Et dans la fiction de « la Terreur » généralisée, il y a « le génocide vendéen ». Mais contrairement à ce qu’affirme le juriste Jacques Villemain, ce qui s’est passé en Vendée n’est pas un génocide, c’est-à-dire la volonté de supprimer tout ou partie d’une population. Les membres de la Convention ont bien voté des lois liberticides. Mais le nombre de victimes de la répression politique, au maximum 40 000 personnes, le fait que les massacres s’inscrivent dans des rapports de force locaux et non d’une volonté politique plus globale, le rappel des envoyés en mission responsables des massacres, permettent de balayer cette thèse. Une thèse, qui comme le reste, sert surtout à rejeter toutes les transformations qu’a pu connaître la France durant ces années-là.

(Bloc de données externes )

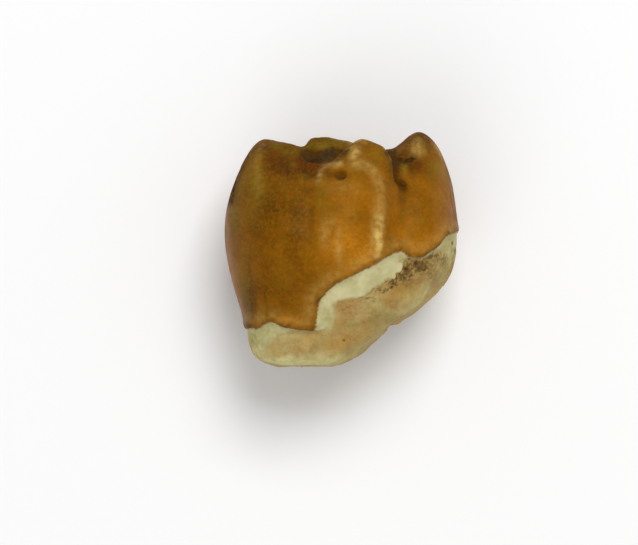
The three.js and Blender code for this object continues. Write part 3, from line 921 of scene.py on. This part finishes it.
# Painted shade in the hollow under the arch.
stain_and_shade = np.maximum(stain_and_shade, 0.55 * ramp(arch_hollow, 0.1, 0.9))
# Painted shade: a soft dark line just above the enamel's margin.
shade_over_margin = bell(above - 0.03, 0.07) * (0.2 + 0.38 * patchy)
stain_and_shade = np.maximum(stain_and_shade, shade_over_margin)
stain_and_shade = np.maximum(stain_and_shade, patch("front", -1.86, -1.56, 0.12, 0.1, 0.6))
# Painted shade just below the front rim.
stain_and_shade = np.maximum(stain_and_shade, patch("front", -0.46, 1.74, 0.3, 0.06, 0.4))

SEDIMENT = [
    ("front", -0.7, 1.87, 0.14, 0.12, 1.0), ("front", -0.2, 1.92, 0.28, 0.1, 1.1),
    ("front", -0.46, 1.83, 0.3, 0.1, 0.95), ("front", 0.92, 1.88, 0.1, 0.07, 0.8),
    ("front", 1.02, 1.7, 0.05, 0.14, 0.85), ("front", 1.17, 1.28, 0.06, 0.14, 0.65),
    ("front", 1.2, 1.75, 0.2, 0.04, 0.7),
]
sediment = np.maximum(sediment, painted(SEDIMENT))
stain_and_shade = np.maximum(stain_and_shade, 0.6 * ramp(blur(sediment * on_top, 16), 0.04, 0.5))
print("stained:", round(100 * np.mean(stain_and_shade > 0.3), 1), "% of the skin")

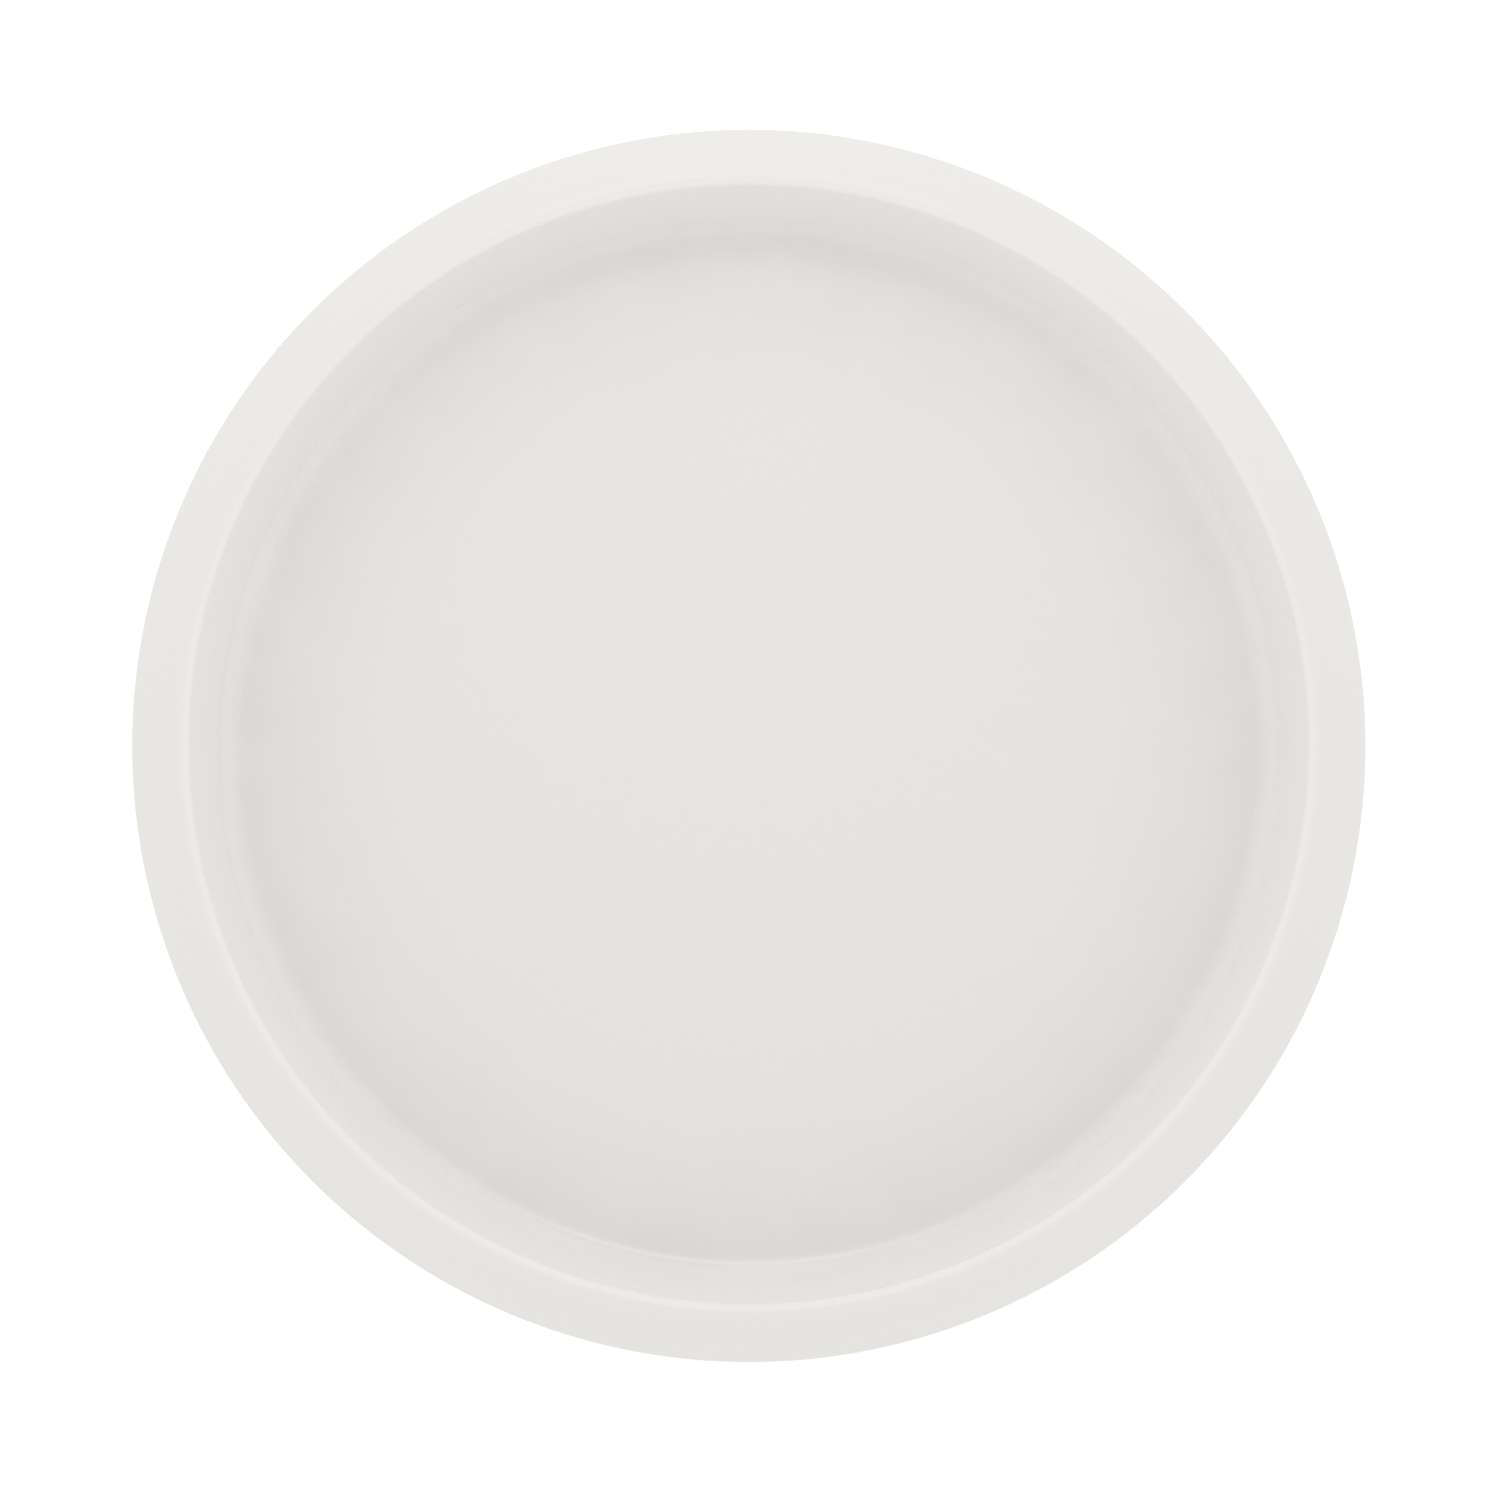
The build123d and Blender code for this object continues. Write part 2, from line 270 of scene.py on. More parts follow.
def block(name, low, high, rounding=0.0, test=None):
    """A block between two corners in millimetres. Edges whose places pass the test are rounded."""
    low, high = Vector(low) * MM, Vector(high) * MM
    deselect_all()
    bpy.ops.mesh.primitive_cube_add(size=1, location=(low + high) / 2, scale=high - low)
    piece = bpy.context.object
    piece.name = piece.data.name = name
    bpy.ops.object.transform_apply(location=True, rotation=True, scale=True)
    bpy.ops.object.mode_set(mode="EDIT")
    bpy.ops.mesh.select_mode(type="VERT")
    if rounding:
        pick(piece, test)
        bpy.ops.mesh.bevel(offset=rounding * MM, segments=FEWEST_SEGMENTS, affect="EDGES")
    bpy.ops.object.mode_set(mode="OBJECT")
    return piece


def repeat_round(piece, count):
    """Fills a circle about Z with copies of what is there, as a spin with duplicates does."""
    only(piece)
    bpy.ops.object.mode_set(mode="EDIT")
    bpy.ops.mesh.select_all(action="SELECT")
    bpy.ops.mesh.spin(
        steps=count - 1, angle=tau * (count - 1) / count, dupli=True,
        center=(0, 0, 0), axis=(0, 0, 1))
    clean(piece)
    return piece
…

L’héritage de la Révolution en ligne de mire
Car la Révolution, ce n’est pas uniquement la violence et la guerre civile. C’est aussi un formidable moment d’innovations. Une première forme de sécurité sociale est née avec les premières caisses d’assurance maladie et de retraite, ou avec les politiques de redistribution envers les plus démunis. Les prix des produits de première nécessité ont été bloqués. L’éducation a été rendue obligatoire. Le suffrage populaire et la souveraineté du peuple ont été instaurés. L’esclavage a été aboli dans les colonies antillaises et pour la première fois on a parlé de « crime de lèse-humanité ».
Au fond, à travers la Révolution, c’est tout cet héritage profondément républicain, social, et humaniste, que le journal « Le Point » rejette, avec ce qui est ni plus ni moins, qu’une instrumentalisation de l’histoire.